▸ **GIVEN DATA**
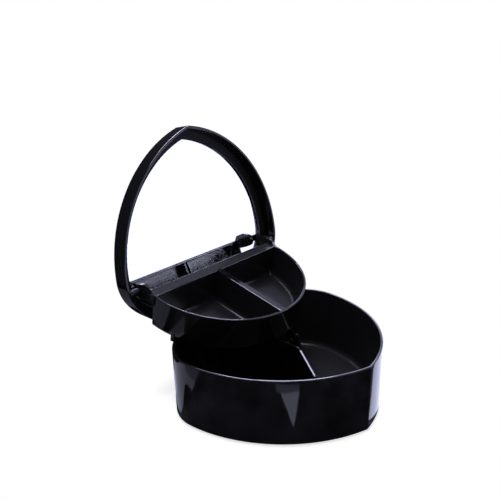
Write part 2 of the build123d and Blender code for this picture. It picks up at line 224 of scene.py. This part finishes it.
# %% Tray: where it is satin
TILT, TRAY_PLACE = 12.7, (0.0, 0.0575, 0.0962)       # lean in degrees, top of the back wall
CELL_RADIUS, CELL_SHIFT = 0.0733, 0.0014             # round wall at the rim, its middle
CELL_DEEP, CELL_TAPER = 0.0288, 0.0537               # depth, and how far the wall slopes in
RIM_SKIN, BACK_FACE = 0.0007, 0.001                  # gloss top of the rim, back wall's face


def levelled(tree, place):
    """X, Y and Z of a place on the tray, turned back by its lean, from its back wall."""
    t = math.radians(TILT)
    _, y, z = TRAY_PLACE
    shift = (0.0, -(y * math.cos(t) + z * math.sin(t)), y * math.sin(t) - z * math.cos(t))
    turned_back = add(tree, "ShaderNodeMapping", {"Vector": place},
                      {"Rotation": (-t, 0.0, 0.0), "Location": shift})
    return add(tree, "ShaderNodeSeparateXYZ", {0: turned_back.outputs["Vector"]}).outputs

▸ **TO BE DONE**
From the opening line of the data above, please print each line as written up to and including the line that contains "RIM_SKIN, BACK_FACE = 0.0007, 0.001", and nothing more.

▸ **OUTPUT BELOW**
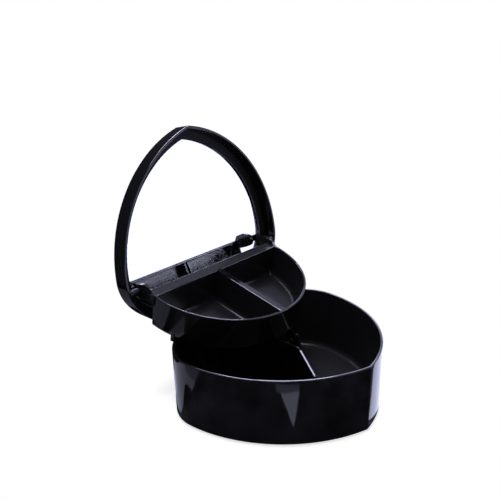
Write part 2 of the build123d and Blender code for this picture. It picks up at line 224 of scene.py. This part finishes it.
# %% Tray: where it is satin
TILT, TRAY_PLACE = 12.7, (0.0, 0.0575, 0.0962)       # lean in degrees, top of the back wall
CELL_RADIUS, CELL_SHIFT = 0.0733, 0.0014             # round wall at the rim, its middle
CELL_DEEP, CELL_TAPER = 0.0288, 0.0537               # depth, and how far the wall slopes in
RIM_SKIN, BACK_FACE = 0.0007, 0.001                  # gloss top of the rim, back wall's face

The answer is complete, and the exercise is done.